Feda diye bir sloganımız oldu. Spor kamuoyu "feda" denince ne anlaşılması gerektiğini anladı, "Feda" üzerinden bir dil oluştu. Karabük deplasmanından fısıldanan "Sevemez kimse seni..." dizeleri, haftalar boyunca kulaklarda çınladı. Menemenle gönlümüzün yanı sıra, karnımız da doydu. Gangnam dansı en çok bizim Holosko'ya yakıştı...
Sporda, şampiyonluk başarının taçlanmasıdır. Oysa taraftarı mutlu eden, sonuç değil, süreçtir. Ben Beşiktaş'ın maçına gittim, mutlu ayrıldım. Televizyonda izledim, 90+2'de maç bitmesin istedim. Bu duyguyu verdikten sonra, -afedersiniz ama- sokayım alınan skora. Maç bittiğinde her türlü 6. sınıf spor programlarına geçiyorsun, kazansan da, kaybetsen de. Şampiyonluk 1 gün, oysa Beşiktaş o 1 günden çok daha fazlası...
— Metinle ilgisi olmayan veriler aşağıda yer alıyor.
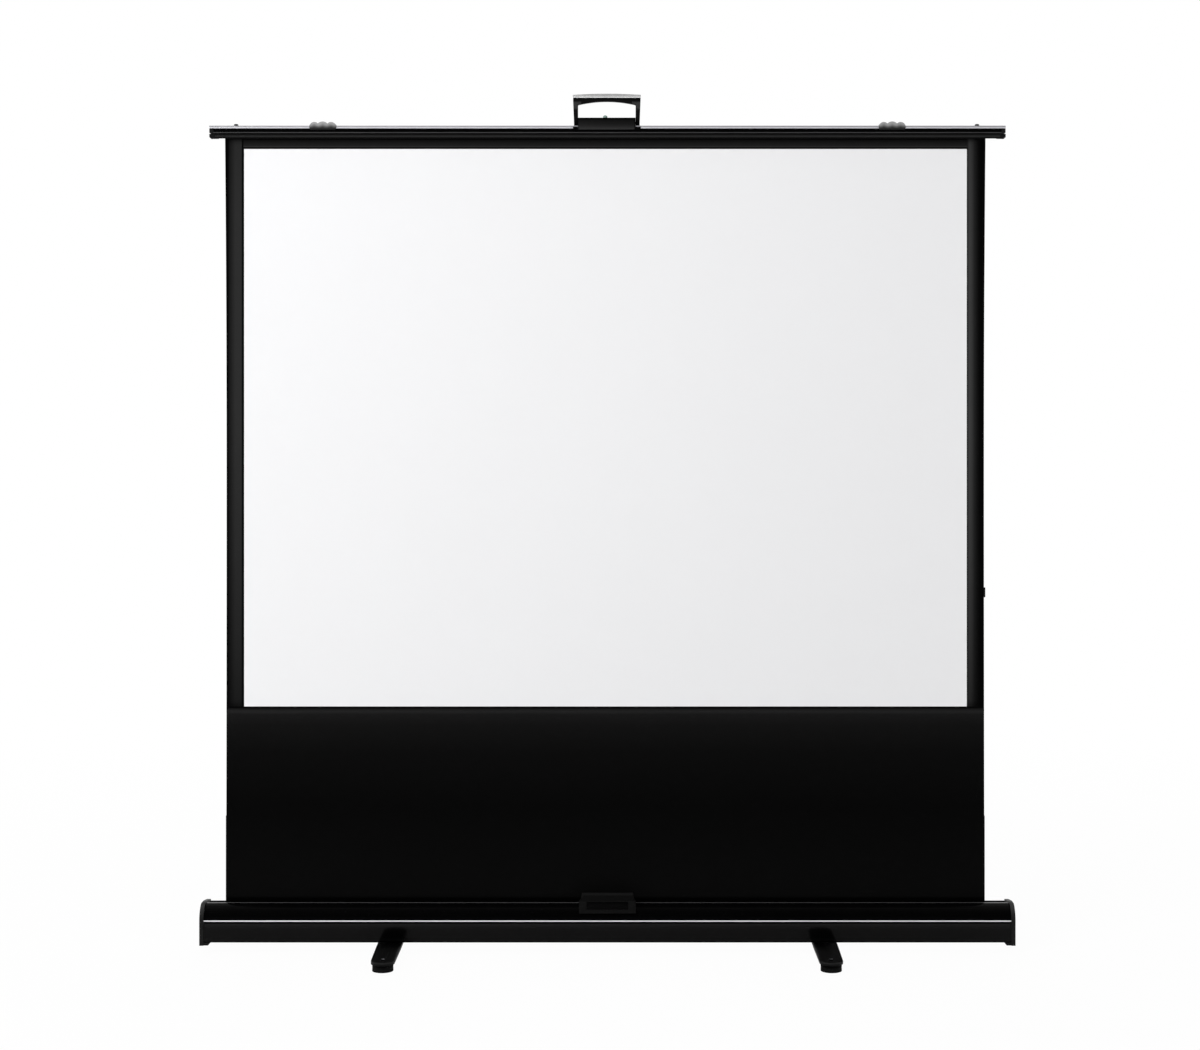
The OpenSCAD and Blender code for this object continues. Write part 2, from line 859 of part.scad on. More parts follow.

Beşiktaş'ın yeni hocası kim olsun, yeni futbolcular kim olsun... İnanın zerre önemi yok. Yaratılan şu ortak duygudur önemli olan. Beşiktaş sana keyif verdi mi arkadaşım? Beşiktaş'ı yaşadığın süre içerisinde sana hoş duygular yaşattı mı, heyecanlandırdı mı? Yoksa şampiyonluk kupasını verirler, aldıktan sonra sorarsın "şimdi ne olacak?" diye... Verdiler zaten, ne oldu?
Türk sporunun içine düştüğü şu acı tablo içinde Beşiktaş'ın bir adım geride kalmasını Beşiktaş'ın hanesine yazın. Düşük beklentileri, düşük kaliteyi de Beşiktaş'ın hanesine yazın. Beşiktaş çıkacaksa, başarısızlığı tadarak çıksın. Anlasın Holosko'nun değerini. Onu anlasın ki, daha güzeli geldiğinde değerini bilsin. Kazanmanın tek geçer yol olduğu ülkemizde, bir süre kaybetsin. Kaybetsin ki, dürüstçe kazanmanın yolunu bulsun. O bitmek tükenmek bilmeyen yarış içinde, vakti olsun, nefes alsın ki beynine oksijen gitsin...
Bugün tribününe en gidilesi, duygusu en yaşanılası takım Beşiktaş... Emeği geçen herkesi canı gönülden kutlarız. Ne bir kupamız var, ne de elde tutulur bir başarımız. Lakin ne diğerlerini kıskanıyoruz, ne imreniyoruz. Beşiktaş'a bakıyoruz ve uzun zaman sonra, gördüğümüz şeyi gerçekten çok seviyoruz...
Necip kalsın mı, gitsin mi? Kalsın arkadaşım, kalsın. Necip de, Olcay da, Pektemek de, Oğuzhan da kalsın. Hem de, hep böyle saf - naif kalsınlar. Bizim takım sahaya çıkarken "bizim çocuklar..." diyebilelim...
Beşiktaş'ın işi aşktadır, büyüklükte değil.
Feda dedik, Sevemez Kimse Seni dedik, en sonunda da da Veda dedik...
Bu sene Beşiktaş'ın yılı olmuştur, çünkü bu sene benim Beşiktaş'ı en sevdiğim yıl olmuştur...
Bunu bir kenara koyalım, bu yazının meselesi bu olmasın.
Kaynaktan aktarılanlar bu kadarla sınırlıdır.